> Exercise input
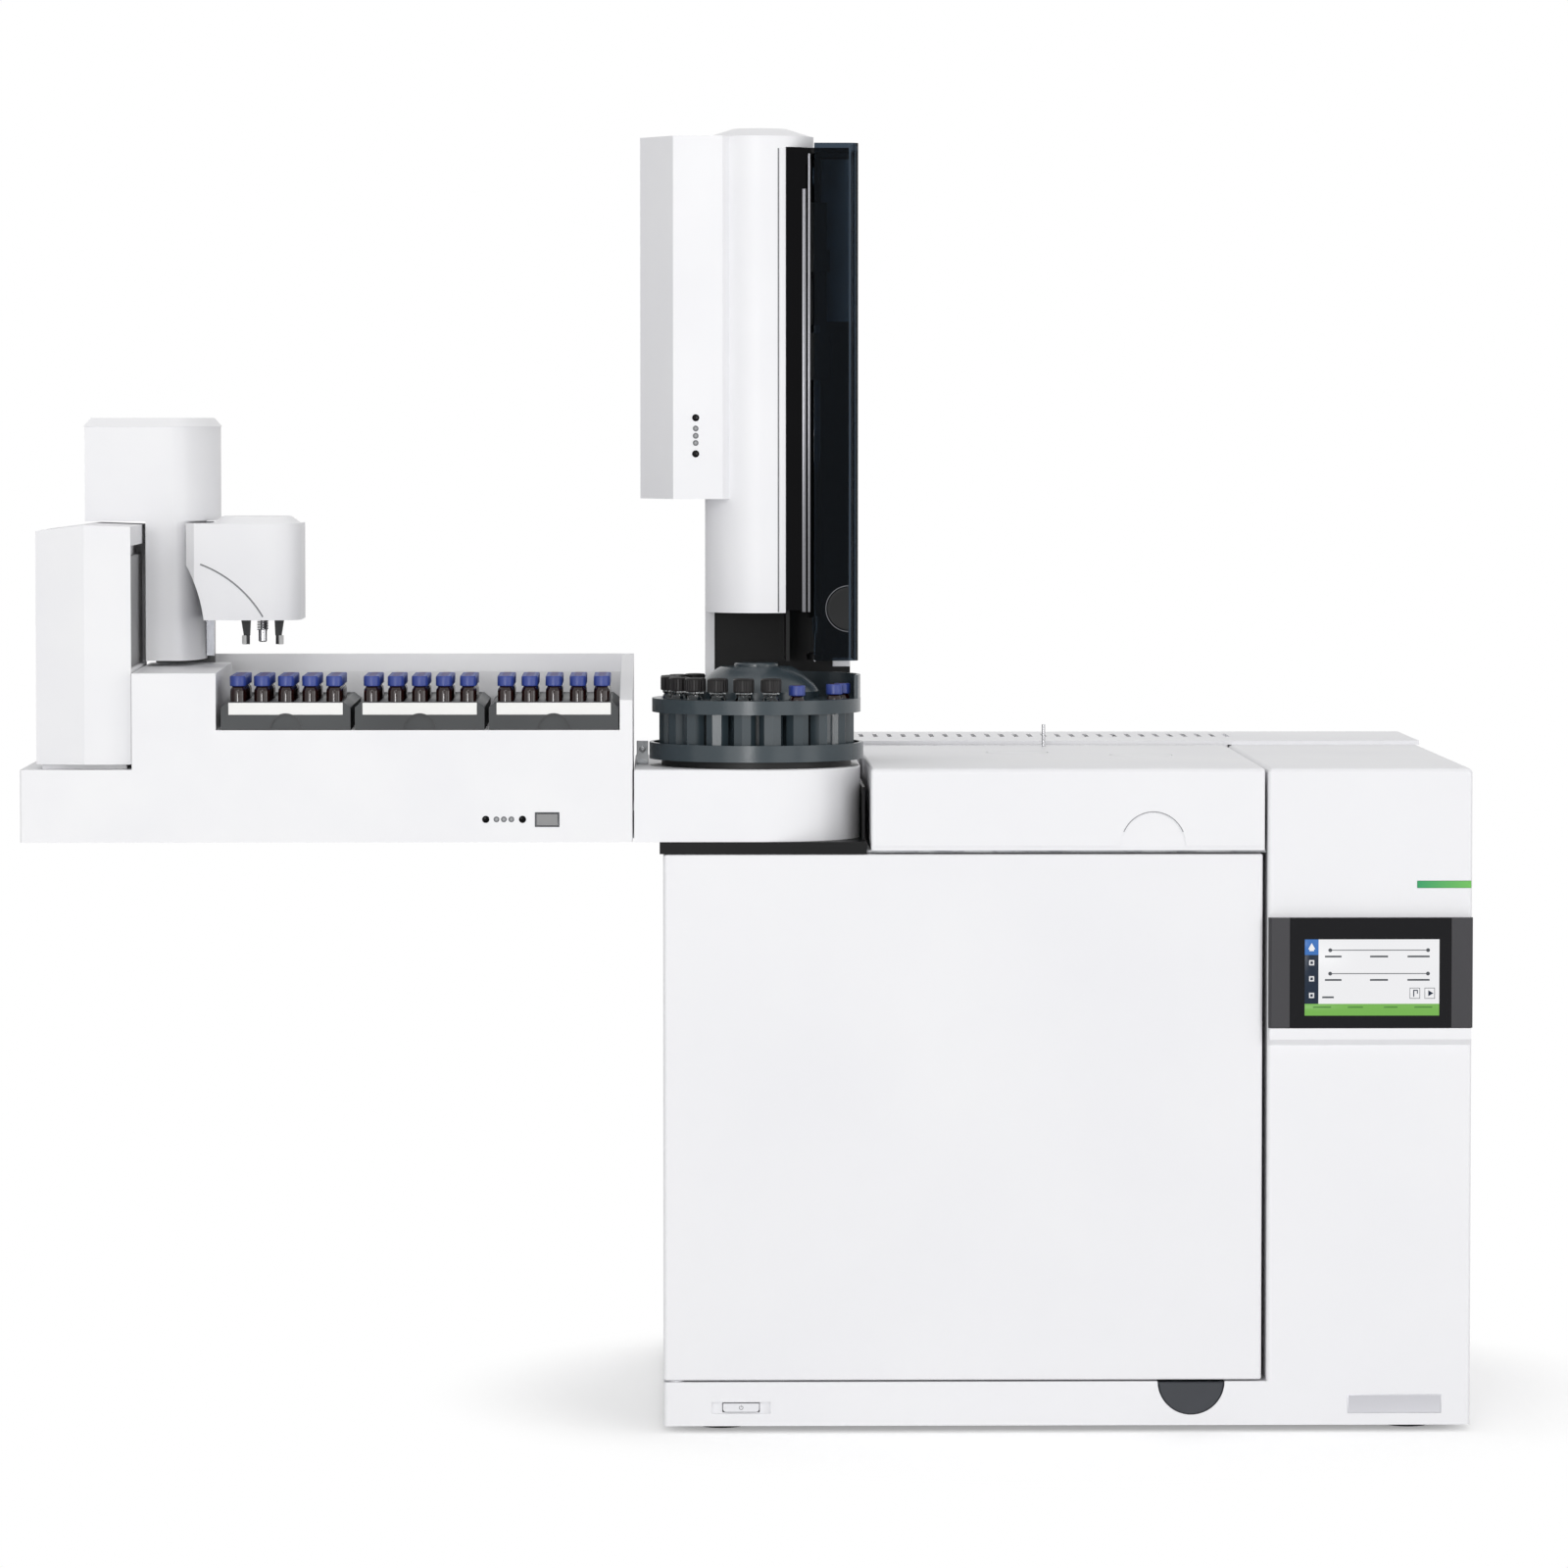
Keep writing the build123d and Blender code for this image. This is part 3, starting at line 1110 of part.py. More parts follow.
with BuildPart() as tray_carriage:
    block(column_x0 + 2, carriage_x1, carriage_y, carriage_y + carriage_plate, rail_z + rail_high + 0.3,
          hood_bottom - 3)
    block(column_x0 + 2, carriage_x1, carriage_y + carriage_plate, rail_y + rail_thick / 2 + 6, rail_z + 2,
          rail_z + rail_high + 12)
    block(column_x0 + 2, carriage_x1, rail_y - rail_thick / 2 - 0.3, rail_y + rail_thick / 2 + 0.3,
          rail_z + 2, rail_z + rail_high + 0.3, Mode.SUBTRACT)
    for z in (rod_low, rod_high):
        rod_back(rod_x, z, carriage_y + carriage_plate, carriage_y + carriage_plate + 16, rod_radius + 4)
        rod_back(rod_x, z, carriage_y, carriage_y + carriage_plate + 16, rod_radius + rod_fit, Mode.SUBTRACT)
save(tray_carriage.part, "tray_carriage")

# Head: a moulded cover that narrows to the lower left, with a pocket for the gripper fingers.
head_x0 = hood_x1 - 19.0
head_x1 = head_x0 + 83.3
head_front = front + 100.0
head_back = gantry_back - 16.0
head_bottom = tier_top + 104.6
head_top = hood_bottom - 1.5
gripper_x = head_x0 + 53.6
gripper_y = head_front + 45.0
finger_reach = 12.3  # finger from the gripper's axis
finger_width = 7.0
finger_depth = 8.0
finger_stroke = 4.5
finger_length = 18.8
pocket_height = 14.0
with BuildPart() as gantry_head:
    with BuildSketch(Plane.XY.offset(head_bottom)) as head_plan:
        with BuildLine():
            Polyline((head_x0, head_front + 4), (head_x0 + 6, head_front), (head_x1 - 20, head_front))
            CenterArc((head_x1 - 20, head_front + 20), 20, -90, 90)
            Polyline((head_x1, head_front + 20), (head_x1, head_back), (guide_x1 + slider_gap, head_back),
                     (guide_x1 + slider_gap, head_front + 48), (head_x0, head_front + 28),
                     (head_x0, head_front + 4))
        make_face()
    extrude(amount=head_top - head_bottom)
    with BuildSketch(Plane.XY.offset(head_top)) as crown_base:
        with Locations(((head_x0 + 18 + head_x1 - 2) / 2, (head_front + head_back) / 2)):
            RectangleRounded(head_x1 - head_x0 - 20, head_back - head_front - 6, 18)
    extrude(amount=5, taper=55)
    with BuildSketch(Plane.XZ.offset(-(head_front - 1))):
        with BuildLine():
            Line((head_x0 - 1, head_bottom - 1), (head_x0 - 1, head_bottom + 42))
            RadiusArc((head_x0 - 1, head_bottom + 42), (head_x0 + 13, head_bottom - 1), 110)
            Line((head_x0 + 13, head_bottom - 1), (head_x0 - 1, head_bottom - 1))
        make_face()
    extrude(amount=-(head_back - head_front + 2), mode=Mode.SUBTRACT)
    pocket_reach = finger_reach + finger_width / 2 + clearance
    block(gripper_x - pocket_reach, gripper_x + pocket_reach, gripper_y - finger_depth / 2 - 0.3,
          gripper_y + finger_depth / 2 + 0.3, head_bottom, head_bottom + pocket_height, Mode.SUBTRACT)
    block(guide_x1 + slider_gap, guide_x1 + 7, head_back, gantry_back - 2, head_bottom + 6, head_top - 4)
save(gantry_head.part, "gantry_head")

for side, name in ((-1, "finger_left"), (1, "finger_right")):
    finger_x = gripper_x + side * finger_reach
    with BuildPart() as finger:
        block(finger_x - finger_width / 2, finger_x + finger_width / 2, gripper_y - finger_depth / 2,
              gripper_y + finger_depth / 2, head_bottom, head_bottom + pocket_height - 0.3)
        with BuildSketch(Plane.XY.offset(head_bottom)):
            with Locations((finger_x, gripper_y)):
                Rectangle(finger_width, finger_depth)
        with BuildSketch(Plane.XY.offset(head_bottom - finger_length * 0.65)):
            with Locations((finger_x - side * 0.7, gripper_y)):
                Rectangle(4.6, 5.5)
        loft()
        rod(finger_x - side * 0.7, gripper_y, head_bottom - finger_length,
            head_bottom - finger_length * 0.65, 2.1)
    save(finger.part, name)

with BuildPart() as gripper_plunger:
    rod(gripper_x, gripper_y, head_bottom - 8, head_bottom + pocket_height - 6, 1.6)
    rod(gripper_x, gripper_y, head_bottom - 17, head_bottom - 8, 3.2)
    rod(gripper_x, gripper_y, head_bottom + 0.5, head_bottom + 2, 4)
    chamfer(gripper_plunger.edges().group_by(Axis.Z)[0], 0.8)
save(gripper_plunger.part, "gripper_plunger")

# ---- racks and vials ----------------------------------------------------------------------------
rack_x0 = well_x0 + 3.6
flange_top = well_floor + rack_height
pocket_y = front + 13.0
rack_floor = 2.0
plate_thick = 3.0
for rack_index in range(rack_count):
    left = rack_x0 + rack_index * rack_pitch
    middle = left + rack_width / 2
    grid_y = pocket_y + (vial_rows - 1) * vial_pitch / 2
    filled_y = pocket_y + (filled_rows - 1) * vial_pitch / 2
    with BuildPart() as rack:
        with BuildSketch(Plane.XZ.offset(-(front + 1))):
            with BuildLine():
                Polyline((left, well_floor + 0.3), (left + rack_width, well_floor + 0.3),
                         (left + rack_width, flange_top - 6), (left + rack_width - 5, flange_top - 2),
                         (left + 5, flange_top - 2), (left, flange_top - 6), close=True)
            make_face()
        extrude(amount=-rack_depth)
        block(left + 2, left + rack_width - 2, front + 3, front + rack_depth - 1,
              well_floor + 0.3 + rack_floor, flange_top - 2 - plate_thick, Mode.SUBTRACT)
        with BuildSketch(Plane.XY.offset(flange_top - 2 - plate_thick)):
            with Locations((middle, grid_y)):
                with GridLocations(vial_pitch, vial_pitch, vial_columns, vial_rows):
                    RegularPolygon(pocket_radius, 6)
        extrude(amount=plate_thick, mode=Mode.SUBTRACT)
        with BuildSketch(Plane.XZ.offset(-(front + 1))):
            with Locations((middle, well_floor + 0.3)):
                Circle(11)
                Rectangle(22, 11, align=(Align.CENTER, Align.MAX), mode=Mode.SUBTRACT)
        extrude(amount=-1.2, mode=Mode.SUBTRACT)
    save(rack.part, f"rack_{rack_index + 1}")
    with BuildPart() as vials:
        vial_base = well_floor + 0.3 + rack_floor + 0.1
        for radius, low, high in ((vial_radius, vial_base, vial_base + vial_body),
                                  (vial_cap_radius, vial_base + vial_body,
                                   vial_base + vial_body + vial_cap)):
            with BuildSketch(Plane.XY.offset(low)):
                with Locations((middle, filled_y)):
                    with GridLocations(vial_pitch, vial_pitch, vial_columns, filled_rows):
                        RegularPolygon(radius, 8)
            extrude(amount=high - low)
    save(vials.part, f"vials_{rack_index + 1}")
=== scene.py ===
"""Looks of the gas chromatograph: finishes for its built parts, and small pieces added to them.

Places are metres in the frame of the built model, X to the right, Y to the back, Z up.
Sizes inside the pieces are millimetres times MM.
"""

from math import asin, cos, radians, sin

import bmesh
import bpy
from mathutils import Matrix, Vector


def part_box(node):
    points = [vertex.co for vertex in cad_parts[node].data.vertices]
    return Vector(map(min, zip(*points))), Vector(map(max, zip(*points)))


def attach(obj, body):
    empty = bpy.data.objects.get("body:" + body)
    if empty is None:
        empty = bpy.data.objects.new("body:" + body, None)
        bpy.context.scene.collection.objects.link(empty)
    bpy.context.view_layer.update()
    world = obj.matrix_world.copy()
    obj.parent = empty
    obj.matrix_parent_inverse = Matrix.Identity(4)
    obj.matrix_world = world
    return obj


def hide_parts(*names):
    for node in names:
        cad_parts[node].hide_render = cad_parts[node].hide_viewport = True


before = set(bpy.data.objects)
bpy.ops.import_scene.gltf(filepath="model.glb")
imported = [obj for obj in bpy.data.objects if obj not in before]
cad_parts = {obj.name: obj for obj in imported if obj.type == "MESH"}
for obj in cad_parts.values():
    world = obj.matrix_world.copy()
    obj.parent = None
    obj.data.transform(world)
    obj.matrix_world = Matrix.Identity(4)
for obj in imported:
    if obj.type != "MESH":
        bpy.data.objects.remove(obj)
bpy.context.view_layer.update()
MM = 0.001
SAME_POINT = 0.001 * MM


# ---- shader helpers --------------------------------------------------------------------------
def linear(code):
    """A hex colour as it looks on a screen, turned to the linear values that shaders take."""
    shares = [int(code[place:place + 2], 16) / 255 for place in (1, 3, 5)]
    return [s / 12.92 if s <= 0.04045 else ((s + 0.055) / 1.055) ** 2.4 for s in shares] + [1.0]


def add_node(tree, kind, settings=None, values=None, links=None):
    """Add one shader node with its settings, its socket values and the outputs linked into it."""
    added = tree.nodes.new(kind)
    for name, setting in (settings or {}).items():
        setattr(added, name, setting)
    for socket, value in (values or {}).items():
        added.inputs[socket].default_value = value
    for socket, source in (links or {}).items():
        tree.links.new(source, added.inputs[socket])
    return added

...

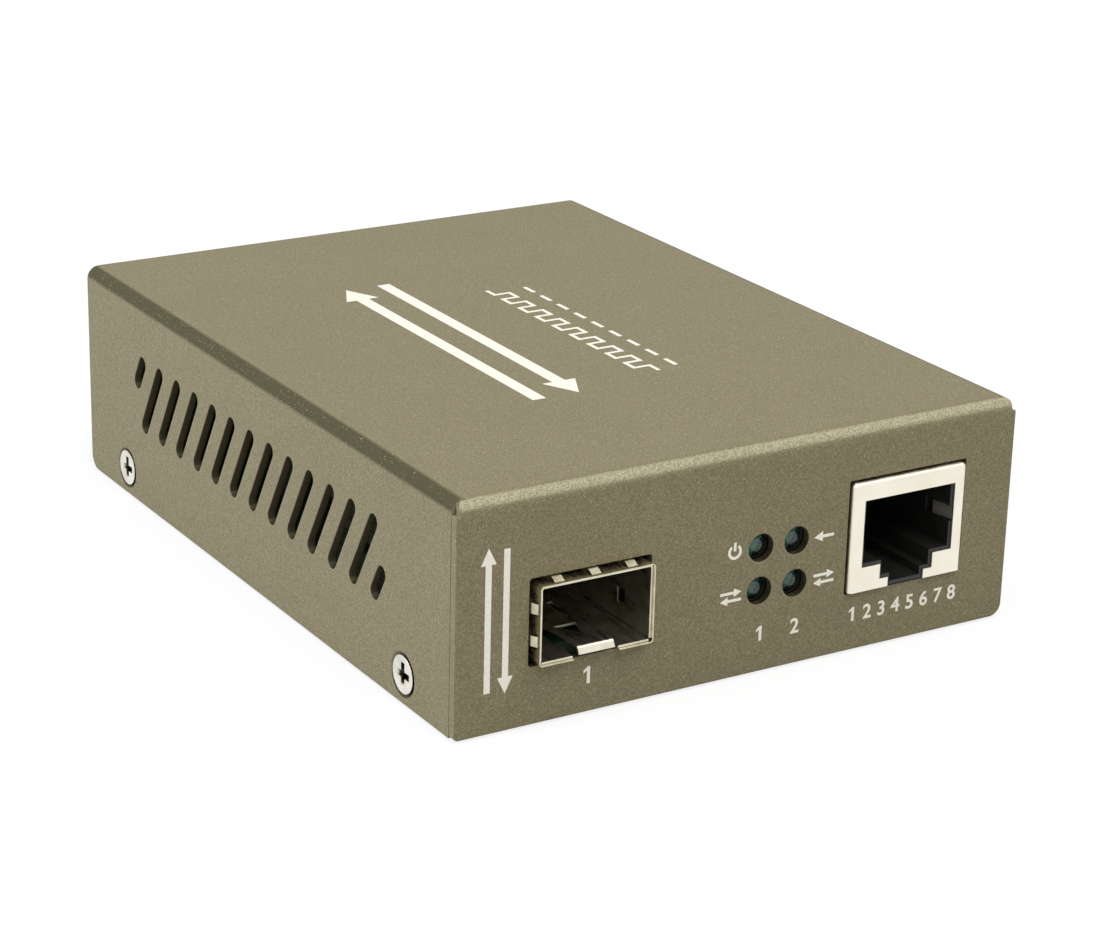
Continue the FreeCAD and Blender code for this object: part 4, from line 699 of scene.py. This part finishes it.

> Task requirements
Begin with the line containing "extrude(amount=-1.2, mode=Mode.SUBTRACT)", end with the line containing "obj.data.transform(world)", and transcribe exactly every line in that span, with nothing added.

> Response to this exercise
        extrude(amount=-1.2, mode=Mode.SUBTRACT)
    save(rack.part, f"rack_{rack_index + 1}")
    with BuildPart() as vials:
        vial_base = well_floor + 0.3 + rack_floor + 0.1
        for radius, low, high in ((vial_radius, vial_base, vial_base + vial_body),
                                  (vial_cap_radius, vial_base + vial_body,
                                   vial_base + vial_body + vial_cap)):
            with BuildSketch(Plane.XY.offset(low)):
                with Locations((middle, filled_y)):
                    with GridLocations(vial_pitch, vial_pitch, vial_columns, filled_rows):
                        RegularPolygon(radius, 8)
            extrude(amount=high - low)
    save(vials.part, f"vials_{rack_index + 1}")
=== scene.py ===
"""Looks of the gas chromatograph: finishes for its built parts, and small pieces added to them.

Places are metres in the frame of the built model, X to the right, Y to the back, Z up.
Sizes inside the pieces are millimetres times MM.
"""

from math import asin, cos, radians, sin

import bmesh
import bpy
from mathutils import Matrix, Vector


def part_box(node):
    points = [vertex.co for vertex in cad_parts[node].data.vertices]
    return Vector(map(min, zip(*points))), Vector(map(max, zip(*points)))


def attach(obj, body):
    empty = bpy.data.objects.get("body:" + body)
    if empty is None:
        empty = bpy.data.objects.new("body:" + body, None)
        bpy.context.scene.collection.objects.link(empty)
    bpy.context.view_layer.update()
    world = obj.matrix_world.copy()
    obj.parent = empty
    obj.matrix_parent_inverse = Matrix.Identity(4)
    obj.matrix_world = world
    return obj


def hide_parts(*names):
    for node in names:
        cad_parts[node].hide_render = cad_parts[node].hide_viewport = True


before = set(bpy.data.objects)
bpy.ops.import_scene.gltf(filepath="model.glb")
imported = [obj for obj in bpy.data.objects if obj not in before]
cad_parts = {obj.name: obj for obj in imported if obj.type == "MESH"}
for obj in cad_parts.values():
    world = obj.matrix_world.copy()
    obj.parent = None
    obj.data.transform(world)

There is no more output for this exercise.